E.g. One can legally listen to the radio at home or in the car, regardless how many people are in the house or car, without technically breaking the law unless you're charging money and even there are questions to ask. Technically, at least, unless money is involved, you can listen to youtube, television, whatever.

 

And there are questions over legality of downloading from Youtube or recording from the radio or your buddy's CD or making a copy of your own CD in case it breaks.

 

There also are questions whether you're breaking the law if you sing a copyrighted song at home, without pay at a charitable function or even in a saloon - although some might suggest that this or that precedent "proves" one or more of those are legal or illegal.

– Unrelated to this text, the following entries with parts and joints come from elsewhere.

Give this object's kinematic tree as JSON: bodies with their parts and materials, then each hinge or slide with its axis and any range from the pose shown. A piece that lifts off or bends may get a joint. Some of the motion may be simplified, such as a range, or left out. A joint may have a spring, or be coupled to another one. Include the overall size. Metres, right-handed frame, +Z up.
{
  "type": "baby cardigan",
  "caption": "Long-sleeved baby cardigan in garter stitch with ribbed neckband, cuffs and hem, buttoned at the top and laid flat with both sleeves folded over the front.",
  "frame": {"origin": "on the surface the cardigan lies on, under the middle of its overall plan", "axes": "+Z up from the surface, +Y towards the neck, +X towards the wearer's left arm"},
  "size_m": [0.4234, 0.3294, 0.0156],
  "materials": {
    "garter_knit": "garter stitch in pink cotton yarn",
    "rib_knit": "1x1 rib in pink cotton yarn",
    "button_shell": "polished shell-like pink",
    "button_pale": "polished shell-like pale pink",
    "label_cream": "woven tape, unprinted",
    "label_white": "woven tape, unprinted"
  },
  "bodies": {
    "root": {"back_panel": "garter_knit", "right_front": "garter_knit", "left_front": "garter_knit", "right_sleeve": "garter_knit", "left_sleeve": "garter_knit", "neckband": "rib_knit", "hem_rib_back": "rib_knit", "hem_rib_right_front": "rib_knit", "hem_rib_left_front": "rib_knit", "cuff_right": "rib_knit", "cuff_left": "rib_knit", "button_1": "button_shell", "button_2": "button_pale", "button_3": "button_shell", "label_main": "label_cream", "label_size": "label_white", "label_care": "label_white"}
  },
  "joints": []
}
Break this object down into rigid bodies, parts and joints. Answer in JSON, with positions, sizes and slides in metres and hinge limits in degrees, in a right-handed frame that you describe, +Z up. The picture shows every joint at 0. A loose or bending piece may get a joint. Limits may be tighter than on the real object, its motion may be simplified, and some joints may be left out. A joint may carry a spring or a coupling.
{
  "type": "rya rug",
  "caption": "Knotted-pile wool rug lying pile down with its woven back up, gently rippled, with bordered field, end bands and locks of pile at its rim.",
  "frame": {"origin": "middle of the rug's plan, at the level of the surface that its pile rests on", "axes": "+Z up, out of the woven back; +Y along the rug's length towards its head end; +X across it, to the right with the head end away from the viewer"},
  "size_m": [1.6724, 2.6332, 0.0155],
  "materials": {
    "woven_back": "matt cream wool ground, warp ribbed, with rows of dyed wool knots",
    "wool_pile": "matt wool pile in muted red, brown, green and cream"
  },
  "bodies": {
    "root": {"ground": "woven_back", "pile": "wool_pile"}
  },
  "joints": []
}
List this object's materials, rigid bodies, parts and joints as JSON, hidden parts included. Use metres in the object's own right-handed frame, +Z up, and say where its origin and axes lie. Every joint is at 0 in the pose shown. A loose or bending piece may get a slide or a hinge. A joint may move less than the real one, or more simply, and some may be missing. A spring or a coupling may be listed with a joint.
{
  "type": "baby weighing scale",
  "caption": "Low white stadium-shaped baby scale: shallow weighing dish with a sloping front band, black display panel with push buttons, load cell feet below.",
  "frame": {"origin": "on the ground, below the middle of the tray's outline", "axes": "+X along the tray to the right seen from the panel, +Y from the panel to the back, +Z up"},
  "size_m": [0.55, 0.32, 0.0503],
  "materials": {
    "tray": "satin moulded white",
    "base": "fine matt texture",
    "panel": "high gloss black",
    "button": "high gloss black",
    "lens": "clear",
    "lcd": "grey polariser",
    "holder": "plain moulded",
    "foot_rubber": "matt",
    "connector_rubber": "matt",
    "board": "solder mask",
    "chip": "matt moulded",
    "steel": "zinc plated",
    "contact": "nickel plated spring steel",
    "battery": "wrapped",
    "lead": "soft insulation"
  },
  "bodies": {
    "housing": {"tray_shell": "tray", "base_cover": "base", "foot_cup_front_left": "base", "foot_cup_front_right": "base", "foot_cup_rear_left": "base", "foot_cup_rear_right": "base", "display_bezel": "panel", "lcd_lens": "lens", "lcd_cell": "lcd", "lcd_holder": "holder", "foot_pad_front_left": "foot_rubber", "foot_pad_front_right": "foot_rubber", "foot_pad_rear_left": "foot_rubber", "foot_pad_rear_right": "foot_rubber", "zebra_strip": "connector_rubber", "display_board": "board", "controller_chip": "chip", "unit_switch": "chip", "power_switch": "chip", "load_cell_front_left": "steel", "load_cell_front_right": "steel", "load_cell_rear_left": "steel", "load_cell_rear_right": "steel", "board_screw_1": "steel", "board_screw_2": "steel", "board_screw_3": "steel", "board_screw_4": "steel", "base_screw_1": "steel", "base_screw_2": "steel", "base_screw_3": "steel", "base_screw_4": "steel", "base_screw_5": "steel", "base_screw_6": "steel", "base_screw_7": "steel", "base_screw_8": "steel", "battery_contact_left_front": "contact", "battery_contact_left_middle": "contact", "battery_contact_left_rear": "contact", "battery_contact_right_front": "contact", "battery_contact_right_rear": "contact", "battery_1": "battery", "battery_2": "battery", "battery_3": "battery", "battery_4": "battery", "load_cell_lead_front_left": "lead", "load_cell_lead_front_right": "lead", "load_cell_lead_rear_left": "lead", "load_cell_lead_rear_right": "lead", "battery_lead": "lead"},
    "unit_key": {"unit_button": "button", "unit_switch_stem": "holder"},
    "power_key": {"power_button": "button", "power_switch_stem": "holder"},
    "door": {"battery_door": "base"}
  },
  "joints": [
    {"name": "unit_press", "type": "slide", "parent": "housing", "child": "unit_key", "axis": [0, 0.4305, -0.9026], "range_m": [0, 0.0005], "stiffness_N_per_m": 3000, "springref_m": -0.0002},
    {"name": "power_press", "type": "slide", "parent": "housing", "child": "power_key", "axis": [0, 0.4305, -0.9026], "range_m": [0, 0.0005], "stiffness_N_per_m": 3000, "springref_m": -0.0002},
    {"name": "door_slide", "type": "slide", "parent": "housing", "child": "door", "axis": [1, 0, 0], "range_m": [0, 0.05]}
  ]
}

Yuh gotta go to court.

 

So much depends on case law, not the statute.

 

It's also not, as some folks such as ASCAP and BMI would suggest, "stealing."

 

You're not stealing, for example, if you read an article I wrote or read it out loud to others or to give them the magazine or reference a web page.

 

You ARE stealing if you put your name on it and sell it as yours.

 

There is an incredible amount of gray area in the arts.

 

Further, there's a real problem morally, IMHO, with the way the music licensing folks set things up for the big guys only. You can make your living writing songs and singing in saloons for the next century and... believe it or not you're unlikely to get a nickel from ASCAP or BMI even if you have 5,000 air or Internet plays a year. Why? It all depends on whether you sign with one or both and whether you "publish" or "broadcast" in ways that are likely to be registered in the way that they "sample" such things. How do they do it? I dunno. It's a secret.

 

So frankly... Although I don't want my original stuff, written or performed, "stolen" by someone else putting their name on or taking cash for, I think it's a tough case to claim that downloading or "tape recording" music for personal use without a tangible physical medium is illegal any more than making a photocopy of my magazine article to put on the refrigerator door or to send to Aunt Mable is illegal.